I have compiled my independent data analysis projects to date in this repository. It shows an approximate extent of my knowledge of data analysis.
Currently, my projects are available as .ipynb files above. Below are key aspects of each project.
I learnt text analysis using Python through the featured tutorials by experts on JSTOR Constellate. I have stored answers to the exercises included in the tutorials, in which I preserved Constellate's comments for guiding learners, and for which I occasionally had to consult online forums for mysterious errors, in this .ipynb. Recently, I have added Reflection or Active Recall cells for reinforcing my memory of the practices and underlying concepts related to the problems/solutions.
- Context: I applied data cleaning, preprocessing, and analysis in checking whether there are certain themes more commonly present in puzzles rated >=2000 than in lower-rated ones.

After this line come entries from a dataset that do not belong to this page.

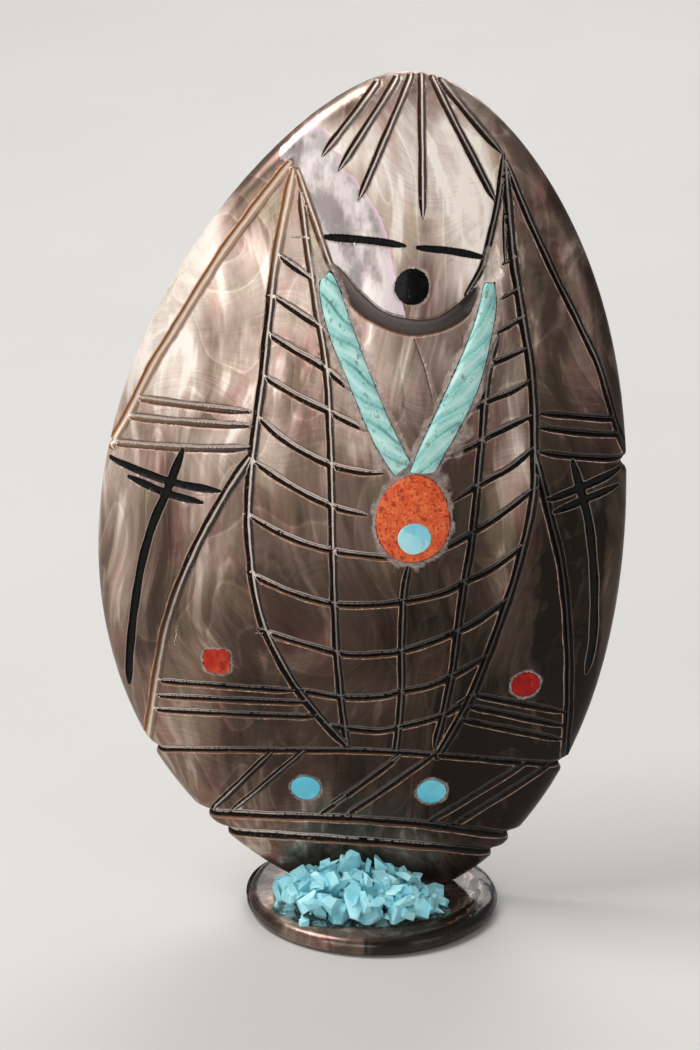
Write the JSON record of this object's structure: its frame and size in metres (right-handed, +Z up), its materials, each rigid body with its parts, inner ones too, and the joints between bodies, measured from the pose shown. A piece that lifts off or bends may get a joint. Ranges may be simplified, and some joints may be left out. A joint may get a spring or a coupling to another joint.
{
  "type": "corn maiden figure",
  "caption": "Egg-shaped slab of dark mother-of-pearl carved as a corn maiden, inlaid with stone and shell, standing on a round shell base.",
  "frame": {"origin": "centre of the round base's flat underside", "axes": "+Z up; the carved front of the slab faces -Y, and +X is to the viewer's right"},
  "size_m": [0.062, 0.03, 0.1037],
  "materials": {
    "black_lip_shell": "polished, iridescent",
    "base_shell": "polished, iridescent",
    "pale_turquoise": "satin",
    "spiny_oyster": "polished",
    "turquoise_dot": "satin",
    "jet": "polished",
    "coral": "polished",
    "turquoise_chip": "broken"
  },
  "bodies": {
    "root": {"shell_slab": "black_lip_shell", "shell_base": "base_shell", "necklace_left": "pale_turquoise", "necklace_right": "pale_turquoise", "pendant": "spiny_oyster", "pendant_dot": "turquoise_dot", "mouth": "jet", "coral_dot_left": "coral", "coral_dot_right": "coral", "skirt_dot_left": "turquoise_dot", "skirt_dot_right": "turquoise_dot", "chip_front_1": "turquoise_chip", "chip_front_2": "turquoise_chip", "chip_front_3": "turquoise_chip", "chip_front_4": "turquoise_chip", "chip_front_5": "turquoise_chip", "chip_front_6": "turquoise_chip", "chip_front_7": "turquoise_chip", "chip_front_8": "turquoise_chip", "chip_front_9": "turquoise_chip", "chip_front_10": "turquoise_chip", "chip_front_11": "turquoise_chip", "chip_front_12": "turquoise_chip", "chip_front_13": "turquoise_chip", "chip_front_14": "turquoise_chip", "chip_front_15": "turquoise_chip", "chip_front_16": "turquoise_chip", "chip_front_17": "turquoise_chip", "chip_front_18": "turquoise_chip", "chip_front_19": "turquoise_chip", "chip_front_20": "turquoise_chip", "chip_front_21": "turquoise_chip", "chip_front_22": "turquoise_chip", "chip_front_23": "turquoise_chip", "chip_front_24": "turquoise_chip", "chip_front_25": "turquoise_chip", "chip_front_26": "turquoise_chip", "chip_front_27": "turquoise_chip", "chip_back_1": "turquoise_chip", "chip_back_2": "turquoise_chip", "chip_back_3": "turquoise_chip", "chip_back_4": "turquoise_chip", "chip_back_5": "turquoise_chip"}
  },
  "joints": []
}
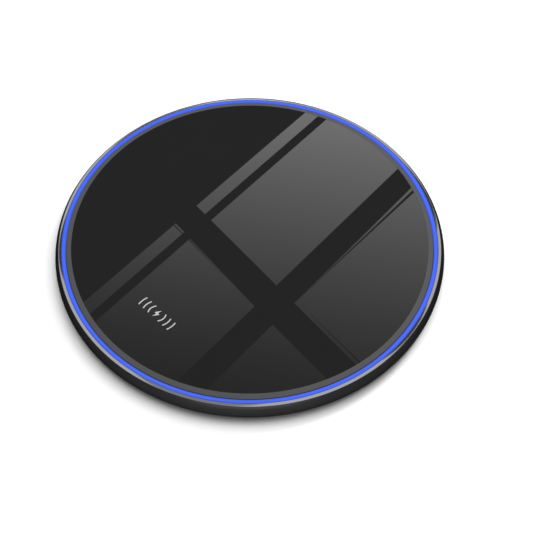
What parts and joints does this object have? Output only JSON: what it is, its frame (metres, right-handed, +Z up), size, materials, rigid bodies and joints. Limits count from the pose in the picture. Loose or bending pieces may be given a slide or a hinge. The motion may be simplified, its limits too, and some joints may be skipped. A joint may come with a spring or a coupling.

- Data: I used Amelia Wattenberger's Dataset Finder which is based on Jeremy Singer-Vine's Data Is Plural — Structured Archive to find Lichess's open database on database.lichess.org. I have downloaded the .csv present here.
- Methodology: I used pandas to handle missing values and group data by theme words. I used matplotlib and seaborn for creating a bar plot that allows visual assessment of how well theme words differentiate puzzles of different difficulties.
- Results: There were about 20 theme words that appeared 1.5 times more frequently in higher-rated puzzles than in lower-rated puzzles.
- Conclusion: It is likely the null hypothesis that the frequency distribution of themes in puzzles rated >=2000 is the same as that than in lower-rated ones would be rejected post-statistical analysis.
- Potential areas for improvement: I can perform statistical analysis for a more reliable determination of which themes appear significantly more likely in one puzzle group. As an alternative to statistical analysis, I could try predicting puzzle ratings based on their theme words using a LLM and make a decision based on the R-squared value. I should also find other strong determiners of puzzle difficulty rating.
- Context: I applied advanced techniques text analysis including topic modeling, automatic classification using a LLM, and dashboard creation to check whether certain AI tools are more frequently associated with specific attorney outcomes compared to others, in other words, if the distribution of attorney outcomes varies depending on the AI tool employed.
- Data: I found Damien Charlotin’s AI Hallucination Cases database using Amelia Wattenberger's Dataset Finder which is based on Jeremy Singer-Vine's Data Is Plural — Structured Archive.
- Methodology: I used gensim's LDA topic modeling to identify leading outcomes for attorneys caught for unverified AI use, then openai for automatically classifying outcomes into the leading outcomes, finally creating a bar graph of the leading outcomes grouped by AI tools for a sample of rows. I also used pyLDAvis for creating an interactive dashboard for the gensim output.
- Results: Based on the resulting graph, it seems Claude has a more frequent association with sanctions than other AI tools, while for all other leading outcomes, the distribution of associated AI tools is uniform.
- Conclusion: Since the data on AI tools and associated outcomes was highly limited (only 2 rows could be sampled for some AI tools), it is difficult to tell if any tool caused their attorneys to face an outcome more often than other tools.
- Potential areas for improvement: I should further search for data sources with a higher representation of identified AI tools. I should also use statistical analysis to ensure that any tools caused their attorneys to face an outcome more often than other tools.